Fenster yang mengenakan topi rajut dan sandal, mengatakan dia merasa baik setelah mendarat di Doha, Qatar dengan penerbangan sewaan, hanya tiga hari setelah dijatuhi hukuman.
Sebelumnya, dituduh menyebarkan informasi palsu atau menghasut, menghubungi organisasi ilegal dan melanggar peraturan visa dan dijatuhi hukuman 11 tahun penjara.
“Saya benar-benar senang dalam perjalanan pulang,” katanya kepada wartawan di Doha, ditemani oleh mantan duta besar Amerika Serikat untuk PBB Bill Richardson, yang telah merundingkan pembebasannya.
Fenster, yang bekerja sebagai redaktur pelaksana Myanmar Frontier, sebuah majalah online lokal, ditangkap pada Mei ketika akan naik pesawat dari Yangon ke kota Detroit di AS.

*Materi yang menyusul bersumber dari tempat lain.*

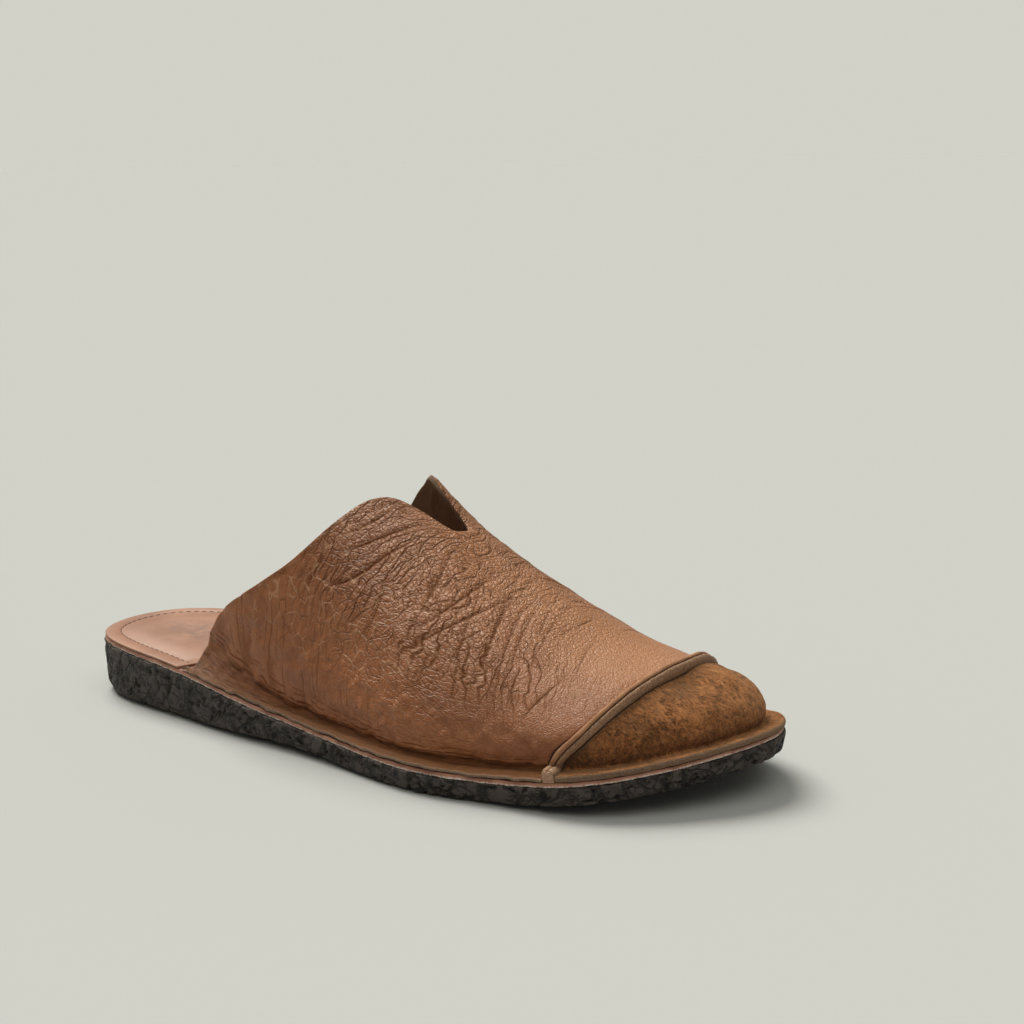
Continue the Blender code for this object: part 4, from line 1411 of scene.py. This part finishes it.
BACKDROP = (0.640, 0.640, 0.580)
FLOOR_SHARE = 0.42
AMBIENT = 0.42
FLOOR_REACH = 60.0
PICTURE = 1024
CAMERA_TURN = 36.467
CAMERA_RISE = 10.706
CAMERA_ROLL = -1.024
CAMERA_TARGET = (100.82, 120.72, 55.92)
CAMERA_BACK = 0.78993
FOCAL_PIXELS = 1897.87
SENSOR_WIDTH = 36.0


def build_studio():
    """Floor and world of one brightness, so that no horizon shows."""
    material, _, shader = new_material("studio_floor")
    shader.inputs["Base Color"].default_value = (FLOOR_SHARE, FLOOR_SHARE, FLOOR_SHARE, 1.0)
    shader.inputs["Roughness"].default_value = 1.0
    shader.inputs["Specular IOR Level"].default_value = 0.0
    mesh = bpy.data.meshes.new("floor")
    far = FLOOR_REACH
    corners = [(-far, -far, 0), (far, -far, 0), (far, far, 0), (-far, far, 0)]
    mesh.from_pydata(corners, [], [(0, 1, 2, 3)])
    floor = bpy.data.objects.new("floor", mesh)
    bpy.context.scene.collection.objects.link(floor)
    floor.data.materials.append(material)
    world = bpy.data.worlds.new("studio_world")
    bpy.context.scene.world = world
    world.use_nodes = True
    background = world.node_tree.nodes["Background"]
    background.inputs["Color"].default_value = (*BACKDROP, 1.0)
    path = add(world.node_tree, "ShaderNodeLightPath")
    seen = path.outputs["Is Camera Ray"]
    level = calc(world.node_tree, "MULTIPLY_ADD", seen, 1 - AMBIENT, AMBIENT)
    world.node_tree.links.new(level, background.inputs["Strength"])


def sun(name, toward, share, angle):
    """A soft distant light that gives the floor this share of its direct light."""
    toward = Vector(toward).normalized()
    data = bpy.data.lights.new(name, "SUN")
    direct = (1 / FLOOR_SHARE - AMBIENT) * BACKDROP[0] * math.pi * share
    data.energy = direct / toward.z
    data.color = tuple(c / BACKDROP[0] for c in BACKDROP)
    data.angle = math.radians(angle)
    lamp = bpy.data.objects.new(name, data)
    lamp.rotation_euler = toward.to_track_quat("Z", "Y").to_euler()
    bpy.context.scene.collection.objects.link(lamp)


def build_camera():
    """The camera fitted to the photograph."""
    a, e, roll = (math.radians(v) for v in (CAMERA_TURN, CAMERA_RISE, CAMERA_ROLL))
    back = Vector((math.sin(a) * math.cos(e), -math.cos(a) * math.cos(e), math.sin(e)))
    right = Vector((math.cos(a), math.sin(a), 0.0))
    up = back.cross(right)
    right_r = math.cos(roll) * right + math.sin(roll) * up
    up_r = -math.sin(roll) * right + math.cos(roll) * up
    target = (np.array(CAMERA_TARGET) - ORIGIN) * 0.001
    data = bpy.data.cameras.new("camera")
    data.sensor_width = SENSOR_WIDTH
    data.lens = FOCAL_PIXELS / PICTURE * SENSOR_WIDTH
    data.clip_start = 0.05
    data.clip_end = 50
    camera = bpy.data.objects.new("camera", data)
    place = Vector(target) + back * CAMERA_BACK
    matrix = [[right_r[i], up_r[i], back[i], place[i]] for i in range(3)] + [[0, 0, 0, 1]]
    camera.matrix_world = Matrix(matrix)
    bpy.context.scene.collection.objects.link(camera)
    bpy.context.scene.camera = camera


build_studio()
sun("key_light", (-0.62, 0.22, 1.0), 0.78, 36.0)
sun("side_light", (0.30, -0.30, 0.9), 0.22, 60.0)
build_camera()
scene = bpy.context.scene
scene.render.engine = "CYCLES"
scene.render.resolution_x = PICTURE
scene.render.resolution_y = PICTURE
scene.view_settings.view_transform = "Standard"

Penangkapan itu terjadi di tengah tindakan keras oleh militer Myanmar yang menguasai negara itu pada Februari, memicu protes massal dan pembangkangan sipil.
Sampai saat ini, setidaknya 1.265 orang telah tewas di negara itu dan lebih dari 10.000 ditahan, menurut Asosiasi Bantuan untuk Tahanan Politik, yang memantau situasi.
Kelompok-kelompok hak asasi manusia mengatakan puluhan jurnalis lokal masih ditahan, begitu pula pekerja medis, aktivis dan lawan politik penguasa militer. Mekanisme Investigasi Independen PBB untuk Myanmar mengatakan bukti menunjukkan militer telah melakukan kejahatan terhadap kemanusiaan.
Di tengah tindakan keras, militer juga memberlakukan pemadaman internet, mematikan televisi satelit dan mencabut izin penerbitan sejumlah organisasi berita independen Myanmar.
Mereka menuduh Fenster bekerja untuk Myanmar Now, yang merupakan salah satu organisasi berita yang izinnya dicabut.
Namun, Fenster telah meninggalkan perusahaan tersebut pada Juni 2020 untuk bekerja di Frontier Myanmar. Majalah itu, yang memuji pembebasan Fenster, mengatakan pengadilan telah mengabaikan bukti kunci, termasuk catatan pajak yang menegaskan Fenster tidak lagi bekerja untuk Myanmar Now.
Hukuman penjara selama 11 tahun yang dijatuhkan padanya adalah hukuman terberat di antara tujuh jurnalis yang diketahui telah dihukum sejak militer merebut kekuasaan dan menahan pemimpin terpilih Aung San Suu Kyi.
Fenster juga didakwa dengan penghasutan dan terorisme, meskipun persidangan baru atas tuduhan tersebut belum dimulai.
Pada hari Senin (15/11), Fenster mengatakan dia akan bekerja untuk terus menyoroti penderitaan rekan-rekannya yang ditahan di negara itu, yang sebagian besar adalah warga negara Myanmar.
“Kami akan tetap fokus pada mereka sebanyak mungkin dan melakukan segala yang kami bisa untuk melobi atas nama mereka,” ujarnya.
“Kami masih berusaha sangat keras dan berharap kami bisa mengeluarkan mereka dari sana,” tambahnya.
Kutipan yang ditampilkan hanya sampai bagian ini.